The achilles heel of many competitor technologies has been cost of production and therefore pricing to customers being higher than lithium, if not over the long-term cost of ownership, then in terms of upfront Capex investment.

Again, Enervenue is claiming to have solved that riddle. Building and manufacturing its systems will be competitive on Capex with lithium-ion, if you take the long-term cost reduction trajectories expected for lithium batteries versus a cost reduction roadmap Enervenue is implementing.

“However, because we’re offering the customer significantly more value, especially for certain use cases, the customer is able to pay, or willing to pay, a premium for that value and they still come out ahead,” Heinemann says.

“In other words, we can get a bit more profit out of it, and the customer can still get a better value proposition, and even at a higher price.”

Operating costs are going to be low as well because the technology was designed to be used in outer space, where it isn’t exactly easy to send technicians out to fix whenever something goes wrong or needs changing.
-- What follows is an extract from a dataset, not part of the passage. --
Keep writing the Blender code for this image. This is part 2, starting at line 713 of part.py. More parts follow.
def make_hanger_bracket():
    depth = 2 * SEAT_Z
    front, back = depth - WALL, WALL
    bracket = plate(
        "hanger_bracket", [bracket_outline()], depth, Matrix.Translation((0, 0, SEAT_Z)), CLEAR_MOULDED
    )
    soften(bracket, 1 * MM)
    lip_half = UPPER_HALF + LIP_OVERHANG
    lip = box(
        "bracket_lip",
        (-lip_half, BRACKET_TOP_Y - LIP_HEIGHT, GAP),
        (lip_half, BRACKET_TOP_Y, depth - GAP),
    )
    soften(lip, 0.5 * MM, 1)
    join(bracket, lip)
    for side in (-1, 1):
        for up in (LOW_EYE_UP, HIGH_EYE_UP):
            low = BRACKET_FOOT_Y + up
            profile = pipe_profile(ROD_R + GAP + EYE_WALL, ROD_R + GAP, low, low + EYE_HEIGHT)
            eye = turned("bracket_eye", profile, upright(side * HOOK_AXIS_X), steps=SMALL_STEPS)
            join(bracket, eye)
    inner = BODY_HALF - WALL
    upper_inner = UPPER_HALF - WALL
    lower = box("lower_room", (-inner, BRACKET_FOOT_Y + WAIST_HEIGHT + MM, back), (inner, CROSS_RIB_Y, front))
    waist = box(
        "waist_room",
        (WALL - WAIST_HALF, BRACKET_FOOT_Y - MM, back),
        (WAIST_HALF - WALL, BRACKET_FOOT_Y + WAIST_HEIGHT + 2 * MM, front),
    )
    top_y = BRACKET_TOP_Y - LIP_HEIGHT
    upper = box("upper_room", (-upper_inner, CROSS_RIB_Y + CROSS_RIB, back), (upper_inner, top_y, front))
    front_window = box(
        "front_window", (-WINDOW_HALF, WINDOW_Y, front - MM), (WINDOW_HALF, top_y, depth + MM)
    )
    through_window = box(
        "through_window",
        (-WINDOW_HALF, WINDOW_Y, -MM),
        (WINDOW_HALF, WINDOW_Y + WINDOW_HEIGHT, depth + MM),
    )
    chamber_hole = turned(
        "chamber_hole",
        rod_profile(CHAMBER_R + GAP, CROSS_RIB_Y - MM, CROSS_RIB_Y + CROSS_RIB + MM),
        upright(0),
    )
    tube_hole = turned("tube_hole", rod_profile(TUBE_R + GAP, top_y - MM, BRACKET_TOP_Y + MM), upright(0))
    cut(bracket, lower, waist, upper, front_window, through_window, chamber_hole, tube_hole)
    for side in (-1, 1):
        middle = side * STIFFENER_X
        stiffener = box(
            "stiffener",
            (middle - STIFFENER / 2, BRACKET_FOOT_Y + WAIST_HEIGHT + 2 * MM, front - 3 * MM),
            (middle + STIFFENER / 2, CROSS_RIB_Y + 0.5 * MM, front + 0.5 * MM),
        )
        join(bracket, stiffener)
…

Enervenue’s warranty charge is considerably lower than that of comparable lithium-ion or even other electrochemical technologies like flow batteries.

When you consider that operations and maintenance (O&M) costs over time can represent one-third of a battery system’s levelised cost of storage (LCOS), the ability to “wire it up and forget about it” means Enervenue’s customers again are happy to pay the extra capital cost, the CEO claims.

So how do Enervenue’s customers know this technology will work and that it will say what the company claims it will?

“We’ve done an enormous amount of testing and development, and all of the customers that have signed on with us have come out to meet the team, to see the product, to see what we’re doing,” he says.

“They’ve done incredibly in-depth reviews of the technology. As I’m sure you appreciate, all those sophisticated energy storage customers these days, most of them have been around for years looking at various technologies. They know exactly what to ask and what to push on and they’ve looked at all of that in our case, and it’s come up quite favourable.”

How will it fare amid commodity cost rises and supply chain challenges

Finally, the industry at present is experiencing well-publicised constraints in supply of lithium batteries and price rises in key materials. While non-lithium batteries are sometimes pitched as the alternative to volatile pricing and supply dynamics, there’s no doubt that some readers will have noticed that the Enervenue vessel contains nickel.

So, what might the impact of commodity prices be on the battery’s production and how is it any different to the headwinds buffeting the Li-ion BESS sector?

Heinemann admits that “anything having to do with energy storage is under pressure based on insufficient supply to meet demand,” but within that space, Enervenue is in an advantageous position, he claims.

Based on commodity prices a year or so ago, Enervenue’s bill of materials costs would be similar to lithium-ion, but since then, with factors like the Russian invasion of Ukraine causing massive supply chain shockwaves, the pressure on the lithium-ion battery value chain is much higher than it is for the materials Enervenue needs.

“It’s really a question of how much nickel, and in the quantities of nickel that we need it’s a modest amount. If you compare the quantity of nickel we need and compare it to the quantity of active ingredients in NMC or an LFP lithium-ion [battery] and then look at what’s the price of nickel versus what’s the price of those other components and where is it likely to go over time, we’re in a very favourable position.

“Nickel specifically is the fifth most abundant element on Earth, the 22nd most abundant in the Earth’s crust, and all the supply analysts we speak with believe that nickel will behave much like polysilicon did in the solar wave, where it rapidly adjusts to the inherent price as mining capacity ramps up.

“It’s available on every continent in the world, so it lacks the geographical constraints of some other battery type materials and it definitely has the abundance necessary.”